Raison, Cœur et Révélation chez Abessalam Yassine

Chaque année, à l’approche de la commémoration du retour auprès de Dieu du Professeur Abdessalam Yassine, se pose la question de son héritage, tant d’un point de vue pratique que théorique.

Il est difficile, dans le cadre d’un article, de traiter de cette question de manière approfondie et exhaustive, tant l’œuvre d’Abdessalam Yassine est polymorphe, multidirectionnelle, transgénérationnelle. Nous avons donc décidé de nous concentrer sur l’axe de cet héritage qui nous semble le plus crucial dans le contexte de la modernité. Nous avons la conviction que dans l’état actuel de la pensée occidentale, aucun changement majeur ne peut être envisagé sans que cet axe ne soit abordé. Nous voulons parler des relations entre la raison, le Cœur et la Révélation, de leurs places respectives, leur finalité et leurs limites dans l’accomplissement humain, ou, dit en d’autres mots, dans la réalisation spirituelle.

Il n’est pas toujours facile, dans le contexte de la modernité (et de la postmodernité), d’appréhender à sa juste mesure la nature de la relation qui lie, dans la religion musulmane, les concepts de Raison, de Cœur et de Révélation. Le principal obstacle réside dans la définition que donne la modernité de ces trois concepts ainsi que dans l’usage qu’elle en fait. L’histoire de la pensée occidentale depuis Descartes, ainsi que le contexte actuel, globalement hostile à l’islam, rendent extrêmement difficile toute entreprise de clarification de ces trois notions, telles qu’elles se présentent dans la religion musulmane, et a fortiori dans l’œuvre d’Abdessalam YASSINE. Certes, cette difficulté ne se rencontre pas qu’en-dehors de la pensée musulmane. Certains penseurs de tradition musulmane ont été influencés par la vision occidentale moderne de ces trois notions. Néanmoins, lorsqu’A.YASSINE entreprend son œuvre, il est en droit de penser que l’adhésion, de la part de son lectorat musulman, à son travail de clarification de ces notions sera, relativement, aisée. Celles-ci, et notamment la notion de Révélation, même si elles ont pu faire l’objet de redéfinitions modernes par certains intellectuels, conservaient un contenu clair et conforme aux enseignements de l’Islam. Certes, l’influence de la modernité sur la pensée musulmane a été profonde (et elle l’est toujours), mais elle ne l’a pas été au point d’en avoir modifié les fondements et les finalités. L’apport d’A. YASSINE à la redéfinition, sur base du Coran et de la Tradition prophétique, des notions de raison, de cœur et de Révélation, ainsi que de leur relation, était donc, compte tenu de cette résilience conceptuelle musulmane, promis à un accueil relativement favorable, et aura, très certainement, avec le temps, un impact durable et profond. C’est un des aspects les plus essentiels de son héritage.

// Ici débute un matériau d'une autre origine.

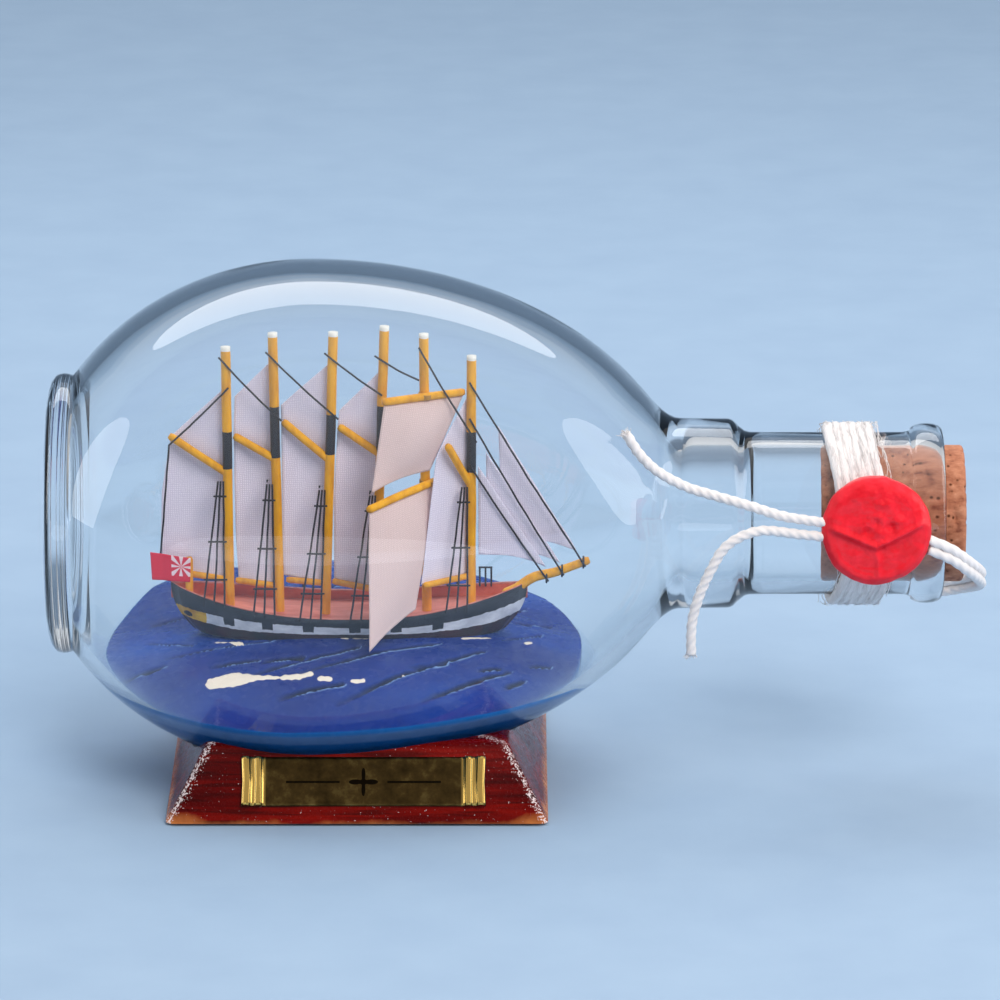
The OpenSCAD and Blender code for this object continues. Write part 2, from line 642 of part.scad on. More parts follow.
stay_y = -(mast_r + thread_d / 2);
module mast_stays() {
    color("#1c1c24") for (s = stay_list) {
        a = [mast_x(s[0], s[1]), ship_z(s[1])];
        b = [mast_x(s[2], s[3]), ship_z(s[3])];
        v = (b - a) / norm(b - a);
        y = stay_y - s[5];
        rod([a.x - v.x * stay_start, y, a.y - v.y * stay_start],
            [b.x + v.x * s[4], y, b.y + v.y * s[4]], thread_d);
    }
}
module headstays() {
    color("#1c1c24") for (s = headstay_list) {
        a = [mast_x(6, s[0]), stay_y, ship_z(s[0])];
        land = bowsprit_at(s[1]);
        b = [land.x, -(bowsprit_d + thread_d) / 2, land.z];
        v = (b - a) / norm(b - a);
        rod(a - v, b + v, thread_d);
    }
}
module spanker_line() {
    tip = gaff_tip[0];
    clew = [-33.9, 9];
    color("#1c1c24") union() {
        rod([mast_x(1, 40) + 0.4, stay_y, ship_z(40.2)],
            [ship_x(tip[0]), stay_y, ship_z(tip[1] - 1.4)], thread_d);
        rod([ship_x(tip[0]), stay_y, ship_z(tip[1] - 1.4)],
            [ship_x(clew[0]), stay_y, ship_z(clew[1])], thread_d);
        translate([ship_x(tip[0]), stay_y, ship_z(tip[1] - 1.4)])
            sphere(d = thread_d * 1.3, $fn = 20);
    }
}

module mast_1() mast(1);
module mast_2() mast(2);
module mast_3() mast(3);
module mast_4() mast(4);
module mast_5() mast(5);
module mast_6() mast(6);
module gaff_1() gaff(1);
module gaff_2() gaff(2);
module gaff_3() gaff(3);
module gaff_4() gaff(4);
module gaff_6() gaff(6);
module boom_1() boom(1);
module boom_2() boom(2);
module boom_3() boom(3);
module boom_4() boom(4);
module boom_6() boom(6);
module shrouds_1() shrouds(1);
module shrouds_2() shrouds(2);
module shrouds_3() shrouds(3);
module shrouds_4() shrouds(4);
module shrouds_6() shrouds(6);

stand_block();
name_plate();
bottle_glass();
cork();
wax_seal();
neck_string_wraps();
cork_string();
string_tail_upper();
string_tail_lower();
sea_putty();
ship_hull();
deck();
bowsprit();
fore_rail();
flagstaff();
flag();
mast_1();
mast_2();
mast_3();
mast_4();
mast_5();
mast_6();
gaff_1();
gaff_2();
gaff_3();
gaff_4();
gaff_6();
boom_1();
boom_2();
boom_3();
boom_4();
boom_6();
upper_yard();
lower_yard();
yard_lashings();
sail_1();
sail_2();
sail_3();
sail_4();
sail_6();
topsail();
course_sail();
jib_inner();
jib_middle();
jib_outer();
shrouds_1();
shrouds_2();
shrouds_3();
shrouds_4();
shrouds_6();
mast_stays();
headstays();
spanker_line();
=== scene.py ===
import math
import random

import bmesh
import bpy
from mathutils import Matrix, Vector, noise


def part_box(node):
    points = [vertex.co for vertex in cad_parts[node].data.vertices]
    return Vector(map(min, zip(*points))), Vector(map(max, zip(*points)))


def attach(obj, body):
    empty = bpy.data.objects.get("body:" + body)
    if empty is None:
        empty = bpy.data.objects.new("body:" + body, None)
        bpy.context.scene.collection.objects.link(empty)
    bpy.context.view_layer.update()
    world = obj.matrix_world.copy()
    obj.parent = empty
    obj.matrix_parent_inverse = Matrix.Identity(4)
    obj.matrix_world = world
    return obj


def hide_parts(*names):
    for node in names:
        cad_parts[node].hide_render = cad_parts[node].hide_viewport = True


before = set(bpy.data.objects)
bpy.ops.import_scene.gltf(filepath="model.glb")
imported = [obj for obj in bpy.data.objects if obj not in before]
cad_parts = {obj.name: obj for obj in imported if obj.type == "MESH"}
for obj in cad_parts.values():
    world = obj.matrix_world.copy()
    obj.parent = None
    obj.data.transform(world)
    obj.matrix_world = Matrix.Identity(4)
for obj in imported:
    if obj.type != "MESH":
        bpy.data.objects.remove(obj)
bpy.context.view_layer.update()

MM = 0.001

# ---------------------------------------------------------------------------
# Camera and studio
# A long lens looks a little down on the bottle from the name-plate side. One
# pale blue sheet of paper makes the table and runs up far behind in a curve.
# Oval soft boxes stand behind, left, right and low; two more only give light.
# ---------------------------------------------------------------------------
glass_low, glass_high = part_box("bottle_glass")
axis_z = (glass_low[2] + glass_high[2]) / 2
body_r = (glass_high[1] - glass_low[1]) / 2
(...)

L’œuvre d’A. YASSINE est une œuvre entièrement tournée vers l’accomplissement humain, dans cette vie et dans la Vie Dernière. Dans le contexte moderne, cet objectif se heurte à un obstacle de taille : il s’agit de la définition que donnent les modernes de la raison. Aussi, A. YASSINE va-t-il s’attacher à la redéfinir. La question de la raison est, en effet, dans son œuvre, déterminante. Tout l’enjeu de cette notion est lié à la question de l’adéquation de la méthode à l’objet de recherche et à ses buts, en l’occurrence le Coran et la connaissance de Dieu. Cette question de méthode, A. YASSINE la pose de manière extrêmement claire dans son livre « La méthode prophétique », dans le chapitre consacré au cinquième affluent de la foi, au sous-affluent intitulé « Les sources, la raison et la volonté» (An-naqlu wa-l-‘aqlu wa-l-irâda).

On peut, en effet, y lire cette interrogation, relative à l’application du Livre de Dieu et de la Tradition de Son Messager (Paix et bénédictions sur lui) : « Avec quelle raison et avec quelle volonté sommes-nous prêts à les mettre en pratique ? ». A. YASSINE, dans ce court passage de « La méthode prophétique », rappelle que pour tout Musulman, ou organisation musulmane, engagés dans le travail islamique d’appel à Dieu, la référence demeure le Livre de Dieu et la Tradition de Son Prophète. Invariablement, en effet, la réponse à la question des sources sera : le Livre de Dieu et la Tradition de Son Prophète. Cependant, dès lors que l’on descend sur le terrain des dures réalités, dans le champ tumultueux et passionnel de la vie politique, économique, sociale, on constate, tout aussi invariablement, un écart entre les principes énoncés dans ces deux sources et leur mise en pratique. En se demandant « Avec quelle raison et avec quelle volonté sommes-nous prêts à les mettre en pratique ? », A. YASSINE pose donc la question du point de vue et la circonscrit à deux notions fondamentales : la raison et la volonté. La raison relevant du domaine de la connaissance et la volonté du domaine de l’action. Afin que soit réalisée cette application fidèle du Livre de Dieu et de la Tradition de Son Prophète, A. YASSINE pose, en rapport à la notion de raison, deux conditions préalables : analyse de notre conception de la raison et vérification de sa conformité à ces deux sources.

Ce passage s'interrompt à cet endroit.